Real Estate Developer and Home Designer


Real estate developer Joseph Eichler was not an architect, but he revolutionized residential architecture. In the 1950s, 1960s, and 1970s, many suburban tract homes in the United States were modeled after Eichler Houses built by Joseph Eichler's firm.

1900 to European Jewish parents in New York City


Business degree from New York University

Early Career:
As a young man, Joseph Eichler worked for a San Francisco-based poultry business owned by his wife's family. Eichler became treasurer for the company and moved to California in 1940.
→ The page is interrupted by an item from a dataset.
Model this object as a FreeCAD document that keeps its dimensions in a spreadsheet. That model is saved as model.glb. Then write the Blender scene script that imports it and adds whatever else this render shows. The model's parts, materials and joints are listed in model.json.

For three years, Eichler and his family rented Frank Lloyd Wright's 1941 Usonian style Bazett House in Hillsborough, California. The family business was facing a scandal, so Eichler launched a new career in real estate.

At first Eichler constructed conventional homes. Then Eichler hired several architects to apply Frank Lloyd Wright's ideas to suburban tract homes for middle class families. A business partner, Jim San Jule, helped craft shrewd publicity. An expert photographer, Ernie Braun, created the images that promoted Eichler Homes as carefree and sophisticated.

About Eichler Homes:
Between the 1949 and 1974, Joseph Eichler's company, Eichler Homes, constructed about 11,000 houses in California and three houses in New York state. A. Quincy Jones was one of Eichler's architects. Eichler's company also became known for advocating fair housing during an era when builders and Realtors often refused to sell homes to minorities. In 1958, Eichler resigned from the National Association of Home Builders to protest the organization's policies of racial discrimination.

In the end, Joseph Eichler's social and artistic ideals cut into business profits. The value of Eichler Homes declined. Eichler sold his company in 1967, but continued to build houses until he died in 1974.